Economic Instability: Economic instability also made many Austrians believe that their future lay in a union with Germany. Jews were accused of stockpiling and price hikes.

Anschluss 13 March 1938
Anschluss 13 March 1938

Nazi Interference: Hitler meddled in Austrian politics, supporting the Austrian Nazi Party as he hoped to destabilise the country. When it was outlawed, many of its activists fled to Germany, among them many of those who would number amongst the chief perpetrators of the Holocaust.

March 1938: After the Anschluss, the annexation of Austria to the Reich, Jewish shops and apartments were ransacked and their property stolen. Jews were even forced to clean the pavements on their hands and knees.

At this point Nazi policy was focused on forcing the Jews out of the Reich, and Adolf Eichmann was given the job of ridding Austria of its Jewish population. The Kristallnacht pogroms of 9-10 November 1938 which occurred across the Reich were especially vicious.

World War II

Jews were not concentrated into ghettos, but many were forced to live in ‘Jewish houses’.
Nisko Plan: Between October 1939 and April 1940, some 1,600 Jewish men were sent to the Nisko concentration camp near Lublin in Poland. The Nisko Plan was a failure and abandoned.

October 1941: A decision was made to deport the Jews from the Old Reich territories. It was a tipping point that propelled mass murder into genocide. Viennese Jews were deported to Theresienstadt, Auschwitz and ghettos in the east, notably Minsk, Riga and Łódź.

Photograph of Jackie Young as a child.
Jackie Young, one of the Boys, was born in Vienna in 1941.

The overwhelming majority in the Minsk and Riga ghettos were shot.

November 1942: Vienna’s Jewish community was officially dissolved.

Aftermath

After World War II thousands of Jews fleeing continuing antisemitism in Poland and the Soviet Union arrived in  Austria, which was dotted with displaced persons camps.

Many of the survivors left for the Palestine Mandate or the Americas.

In 1945, Austria, like Germany, was divided into four Allied-occupied zones, each with its own military administration.

The advent of the Cold War meant that the Allies’ interest in prosecuting Nazi war criminals quickly faded. Former perpetrators were reintegrated into Austrian society.

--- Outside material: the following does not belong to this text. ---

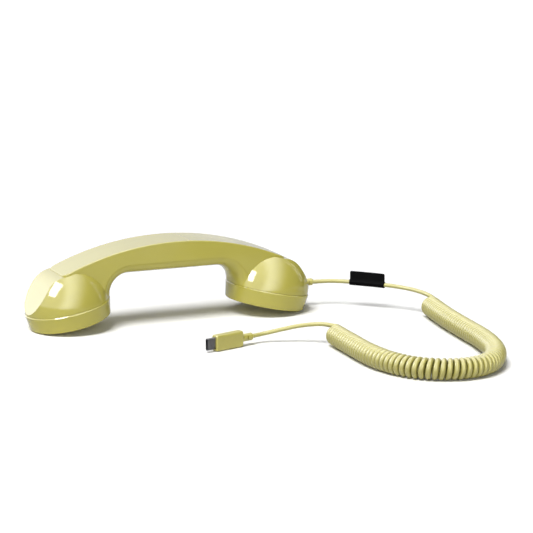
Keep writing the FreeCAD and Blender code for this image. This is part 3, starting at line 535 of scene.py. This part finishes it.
def build_world():
    """Soft surround: for gloss it is bright on the left and above and dark on the right."""
    world = bpy.data.worlds.new("studio")
    SCENE.world = world
    world.use_nodes = True
    tree = world.node_tree
    nodes, links = tree.nodes, tree.links

    def ramp(source, low, high, start, end):
        made = nodes.new("ShaderNodeMapRange")
        made.interpolation_type = "SMOOTHSTEP"
        links.new(source, made.inputs["Value"])
        for key, number in (("From Min", low), ("From Max", high), ("To Min", start), ("To Max", end)):
            if isinstance(number, bpy.types.NodeSocket):
                links.new(number, made.inputs[key])
            else:
                made.inputs[key].default_value = number
        return made.outputs["Result"]

    parts = nodes.new("ShaderNodeSeparateXYZ")
    links.new(nodes.new("ShaderNodeTexCoord").outputs["Generated"], parts.inputs[0])
    lean = nodes.new("ShaderNodeMath")
    lean.operation = "MULTIPLY_ADD"
    links.new(parts.outputs["Z"], lean.inputs[0])
    lean.inputs[1].default_value = -0.45
    links.new(parts.outputs["X"], lean.inputs[2])
    falling = ramp(lean.outputs[0], -0.5, 0.5, 6.4, 0.1)
    side_gloss = ramp(lean.outputs[0], -0.8, -0.4, 2.9, falling)
    back_gloss = ramp(parts.outputs["X"], -0.5, 0.6, 3.5, 0.7)
    gloss = ramp(parts.outputs["Y"], 0.5, 0.85, side_gloss, back_gloss)
    ambient = ramp(parts.outputs["Y"], -0.5, 0.6, 0.04, 0.15)
    glossy_ray = nodes.new("ShaderNodeLightPath").outputs["Is Glossy Ray"]
    links.new(ramp(glossy_ray, 0.0, 1.0, ambient, gloss), nodes["Background"].inputs["Strength"])
    nodes["Background"].inputs["Color"].default_value = (1, 1, 1, 1)


def build_camera():
    camera = bpy.data.cameras.new("camera")
    camera.lens = 178.4
    camera.sensor_width = 36.0
    camera.clip_end = 50.0
    holder = bpy.data.objects.new("camera", camera)
    COLLECTION.objects.link(holder)
    holder.location = (-0.64419, -1.68715, 0.41341)
    holder.rotation_euler = (math.radians(90 - 11.77), 0.0, math.radians(-23.07))
    SCENE.camera = holder


build_camera()
cord = build_cord()
label = build_label()
dress_nodes()
build_floor()
build_lights()
SCENE.view_settings.view_transform = "Standard"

Memorialisation: Good to Know

Photograph of a Beacon of Light Memorial for Kristallnacht, Vienna, Austria.
Beacon of Light Memorial for Kristallnacht, Vienna, Austria.

After World War II, Austrians chose to believe that they were the ‘first victim’ of the Nazis despite the fact that the  Anschluss of 1938 was welcomed by most of them.

In the mid-1980s the revelations of the Nazi wartime activities of Kurt Waldheim, Austria’s president from 1986 to 1992, sparked a national debate on the country’s role in the Holocaust. In a 1991 speech before the Austrian parliament and one in before the Israeli Knesset  Chancellor Franz Vranitzky finally acknowledged the shared responsibility borne by Austrians for Nazi crimes.

Despite the enormous efforts made by recent Austrian governments to commemorate the Holocaust and tackle antisemitism, research conducted in 2023 on behalf of the Austrian parliament, showed that antisemitism was on the rise with almost 60% of Austrians having witnessed antisemitic language or behaviour in 2022.

There is a Holocaust memorial in Vienna, but the country does not have a Holocaust museum.